The CIAA shouldn’t play basketball this season.
That wasn’t an easy sentence to write because I know how passionate fans and alumni are in one of the oldest HBCU conferences in the country.
Seeing countless Division I conferences and programs floundering trying to play through a global pandemic has been painful to watch.
Coach Mike Krzyzewski of Duke probably had the best quote about what Division I programs are trying to do when he said: “We are just plowing through this.”
It won’t be easy for Division II CIAA schools to plow through conference games starting in mid-January.
I’ve reached out to several coaches around the league, and the refrain has been mostly the same. The coaches want to play because their players want to play, but I’m just not sure it’s a wise decision.
Nobody wants to see the CIAA get back on the court more than me. To see whether the Winston-Salem State men can repeat as conference champions is the biggest storyline for me. But will it be worth it for the Rams to try to do this in empty arenas with hard-to-watch livestream feeds?
The CIAA’s allure for me, and for a lot of players and fans, is playing their games in front of students in the small gyms that dot the conference landscape. There’s nothing like a mid-January weeknight when WSSU plays at St. Aug’s or Shaw or Fayetteville State or Livingstone or Johnson C. Smith.
And it goes the other way as well when any CIAA school shows up at WSSU's Gaines Center and its old, non-air-conditioned building fills up with nearly 3,000 fans. The atmosphere around the CIAA in those small gyms rivals Duke's Cameron Indoor Stadium with its Cameron Crazies.
Yet there’s no TV time for the rowdy student sections at Shaw, Johnson C. Smith or WSSU because those games are rarely broadcast.
And without those rowdy students, I’m just not seeing why the CIAA should play those games.
Steve Joyner Sr., who in my opinion is the Krzyzewski of the CIAA, was putting his team through a practice on Friday afternoon in Charlotte. He said by phone that he heard what Krzyzewski said, asking whether the season should be reassessed, and agreed.
“I mean, our practice bubble right now is great because it’s just us, but can you allow another school to come here and play?” said Joyner, who is already in the CIAA Hall of Fame and has won three CIAA titles and 572 games in 33 seasons.

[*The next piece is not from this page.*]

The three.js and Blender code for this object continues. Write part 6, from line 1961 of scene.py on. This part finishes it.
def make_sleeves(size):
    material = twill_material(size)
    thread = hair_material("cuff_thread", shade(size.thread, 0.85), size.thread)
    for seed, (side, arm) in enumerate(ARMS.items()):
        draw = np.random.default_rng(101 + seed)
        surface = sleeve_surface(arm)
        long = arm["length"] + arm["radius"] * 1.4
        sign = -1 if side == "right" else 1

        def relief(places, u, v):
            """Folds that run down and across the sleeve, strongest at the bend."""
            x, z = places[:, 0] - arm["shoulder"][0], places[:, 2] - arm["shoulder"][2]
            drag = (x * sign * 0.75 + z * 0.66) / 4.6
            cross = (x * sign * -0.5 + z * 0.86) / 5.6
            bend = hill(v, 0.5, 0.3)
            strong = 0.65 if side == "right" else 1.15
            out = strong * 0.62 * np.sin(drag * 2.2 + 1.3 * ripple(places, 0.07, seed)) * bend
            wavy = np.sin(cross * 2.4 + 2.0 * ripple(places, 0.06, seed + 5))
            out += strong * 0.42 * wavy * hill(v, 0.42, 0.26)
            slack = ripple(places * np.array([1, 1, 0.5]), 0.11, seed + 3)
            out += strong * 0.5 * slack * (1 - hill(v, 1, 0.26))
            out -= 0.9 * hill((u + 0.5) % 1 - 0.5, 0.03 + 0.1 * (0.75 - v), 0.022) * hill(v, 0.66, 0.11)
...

Joyner, who is also J.C. Smith's athletics director, doesn’t know whether the CIAA presidents and chancellors will take a pass on this season. A vote of some sort had been expected, but Joyner said he didn't know whether that was true. It might come down to the schools to decide whether they can play, depending on their locations and restrictions.
“We just went to critical-red in Mecklenburg County, so this thing isn’t slowing down here in the Charlotte area,” said Joyner, a 1969 graduate of Atkins High School and a Winston-Salem native. “It's going to come down to what the numbers are showing in January, and is it safe to play?”

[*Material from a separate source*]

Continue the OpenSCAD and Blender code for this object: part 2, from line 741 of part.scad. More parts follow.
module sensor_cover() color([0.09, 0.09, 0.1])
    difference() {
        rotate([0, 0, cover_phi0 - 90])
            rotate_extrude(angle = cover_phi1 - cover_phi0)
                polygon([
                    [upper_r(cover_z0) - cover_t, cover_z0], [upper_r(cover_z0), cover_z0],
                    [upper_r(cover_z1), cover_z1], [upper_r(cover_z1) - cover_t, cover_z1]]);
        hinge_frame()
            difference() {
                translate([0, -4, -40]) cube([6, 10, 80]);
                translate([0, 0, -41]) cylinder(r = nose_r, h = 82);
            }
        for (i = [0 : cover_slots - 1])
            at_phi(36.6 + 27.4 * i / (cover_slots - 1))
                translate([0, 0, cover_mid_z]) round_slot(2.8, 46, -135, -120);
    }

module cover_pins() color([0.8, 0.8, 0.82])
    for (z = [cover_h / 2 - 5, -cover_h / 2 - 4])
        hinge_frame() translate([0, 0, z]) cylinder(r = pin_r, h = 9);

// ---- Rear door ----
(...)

Virginia State has already opted out, and Virginia Union could be next.
WSSU men's coach Cleo Hill Jr. sent his team home this month after exams with the hope of returning on Dec. 27 to resume practice. The Rams are scheduled to open the season at Virginia Union on Jan. 9.
Most of the coaches reminded me about their players’ mental health and what it would mean to get back on the court. I get that, because these players/students want to get back to some sort of normalcy, and playing in games would mean a lot.
More than one coach said that if the CIAA decides to cancel its season, teams most likely would schedule games anyway.
“If we can play eight or nine games that’s better than no games,” one coach said. “I mean, I know it’s not ideal but we’ve been shut down since March and there’s some fatigue going on during this pandemic. Just playing a few games, to me, would be worth it.”
It’s definitely a slippery slope the CIAA is heading down because there’s so much uncertainty. The league is built upon basketball, and its basketball tournament funds most everything, including scholarships for each school.
Without a tournament in Baltimore, the conference will have to be even more creative to keep it viable and pay for its future championships in all sports. There’s no lucrative TV contract to lean on, so whatever the CIAA decides will be felt for years.
“It’s a tough call,” Joyner said. “One day I feel like we can do this, but then on other days I’m thinking that there’s no way we can do this.”